Named after the code-base game engine developed using CryEngine, the games are all open-world environments in which a single player finds him or herself alone in a vast and unforgiving wilderness of one kind or another.
In Far Cry 3, it is an island with evil pirates and slavers and survival is a moment-to-moment affair as a giant plot spells itself out. It still holds up as one of the best in the series.
Fallout 3 is the third in the Fallout series of games, but the first developed by legendary game studio Bethesda, after it bought out the series from its original developers, Interplay. It is a post-apocalyptic action RPG, and although it is technically a “part 3,” you can think of it more as the first in a new series and style.

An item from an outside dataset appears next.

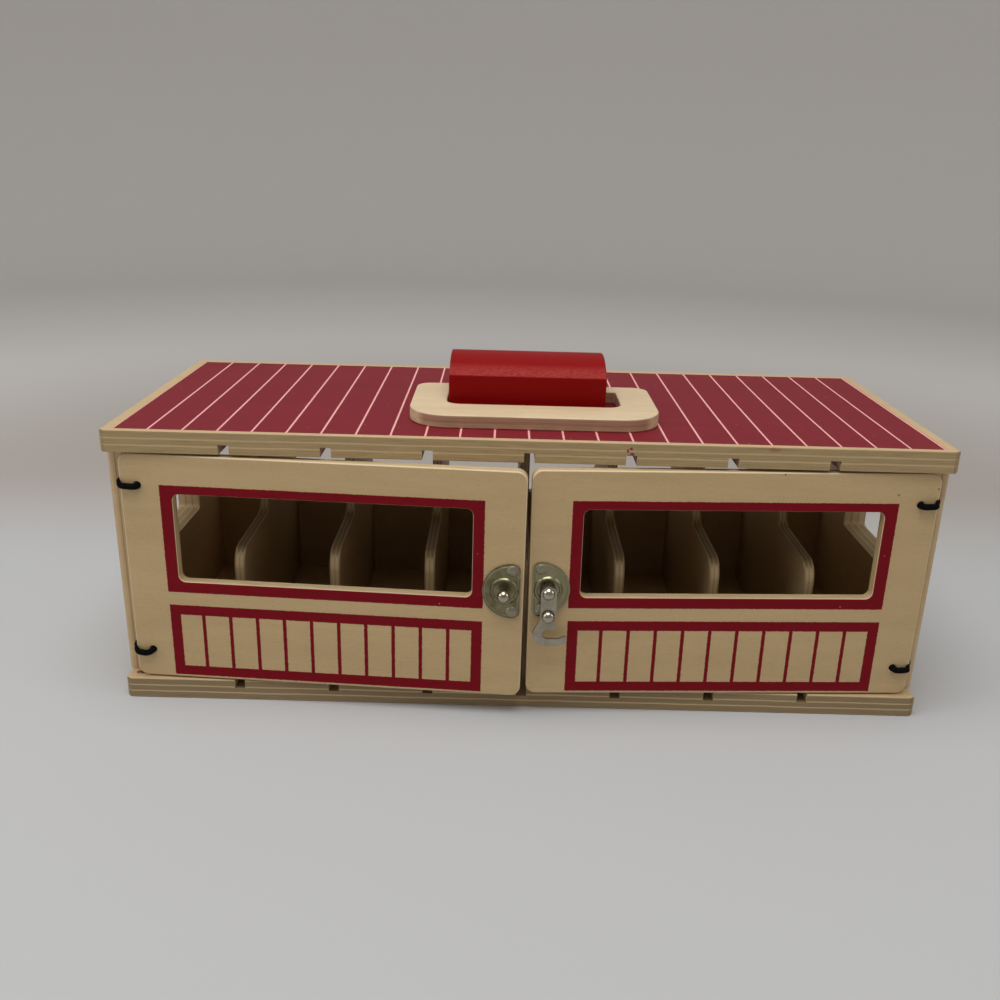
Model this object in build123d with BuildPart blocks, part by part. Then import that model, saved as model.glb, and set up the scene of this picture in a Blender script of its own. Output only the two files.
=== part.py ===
from build123d import *
from math import radians, tan
import os

# A wooden toy stable: two plywood boards, two side panels, a low back panel
# and seven stall dividers, closed at the front by two doors on elastic cords.
# A ring handle lies on the roof, caught under a red block, and a hook on the
# right door turns over a stud on the left door.
# Millimetres. X is to the right, Y is to the back and Z is up, with the origin
# under the middle of the base. The left and the right side are -1 and +1.

# Roof and base boards
board_length = 401.6
board_depth = 160.0
board_thick = 11.0
board_corner = 4.0
board_end_round = 2.2
board_arris = 0.6
room_height = 119.0

# Side panels, a little proud of the ends of the boards
panel_thick = 12.3
panel_proud = 0.5
panel_depth = 142.0
panel_outer_corner = 3.0
panel_inner_corner = 1.0
side_window_width = 52.0
side_window_height = 40.8
side_window_sill = 53.7
side_window_y = -2.0
side_window_corner = 3.0

# Back panel, level with the back edges of the side panels
back_thick = 6.0
back_height = 55.0
back_arris = 0.6

# Stall dividers and the grooves that hold them
stall_count = 8
end_stall_narrower = 1.0
divider_thick = 5.0
divider_setback = 5.0
divider_low_height = 65.5
divider_low_length = 57.0
divider_front_corner = 9.5
divider_inner_corner = 7.0
groove_depth = 4.8
groove_gap = 0.05

# Doors
door_end_setback = 6.6
door_top_gap = 1.0
door_thick = 6.0
door_corner = 5.0
door_arris = 0.8
door_lift = 0.8
door_behind_gap = 0.4
doors_between_gap = 2.1
doors_shift = 0.6
door_droop = 0.2
left_door_swing = 3.29
right_door_swing = 2.34
door_window_near = 24.75
door_window_far = 24.95
door_window_sill = 52.6
door_window_head = 19.4
door_window_corner = 3.3

# Elastic cords that carry the doors
cord_radius = 1.6
cord_gap = 0.1
cord_hole_near = 8.4
cord_hole_low = 14.6
cord_hole_top_in = 15.6
cord_axis_depth = 4.2
cord_ends_apart = 0.35
cord_anchor_length = 10.5
knot_radius = 2.1
knot_standoff = 2.4

# Latch plates and their nails, across from the free edge of a door
plate_thick = 0.9
plate_radius = 14.0
plate_centre_in = 5.85
plate_flat_in = 1.65
plate_corner = 3.5
plate_height = 57.1
emboss_radius = 7.0
emboss_height = 0.7
dish_radius = 5.6
dish_depth = 0.4
emboss_slope = 40.0
nail_in = 5.55
nail_spread = 10.7
nail_head_radius = 2.75
nail_head_height = 1.0
nail_shank_radius = 0.8
nail_shank_length = 5.0

# Stud, pivot, hook and knob
latch_in = 9.25
latch_shank_radius = 1.5
latch_shank_length = 4.5
latch_hole_gap = 0.1
collar_radius = 2.9
stud_neck_radius = 1.8
stud_head_radius = 3.1
stud_head_height = 2.8
pivot_radius = 1.55
pivot_head_radius = 3.0
pivot_head_height = 1.9
hook_thick = 1.5
hook_over_plate = 4.1
hook_play = 0.1
stud_head_gap = 0.3
pivot_fit = 0.06
arm_half_width = 3.8
slot_radius = 2.65
seat_slack = 0.7
hook_back_reach = 7.4
hook_below_seat = 6.2
hook_back_radius = 6.7
jaw_reach = 9.1
jaw_rise_start = 5.8
jaw_tip_width = 1.2
jaw_tip_height = 3.5
jaw_tip_below_seat = 1.4
hook_neck_above_seat = 7.8
hook_corner = 0.6
knob_below_pivot = 11.5
knob_radius = 3.15
knob_neck_radius = 1.7
knob_neck_height = 1.0
knob_height = 2.4
knob_shank_radius = 1.2
knob_fit = 0.05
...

The previous games have been third-person, overhead, 2D isometric graphic presentations. In Fallout 3, Bethesda took the franchise into the FPS genre, delivered a more immersive experience and began the modern franchise as it is today.
The 1950s art-style character-building interface/game guide of the Pip-Boy 3000 has become a recognizable icon in the gaming world. Even if you’ve never played a moment of Fallout, you’ve probably seen his cherubic, smiling face and jet-age era cartoon smile on merchandise and T-shirts in a GameStop store.
There’s a reason why the Fallout brand is everywhere in merchandise and little novelty desk-personality items. The game is just that good. If you’ve never played it, you’re in for a treat, and a history lesson in how fun surviving the apocalypse can be.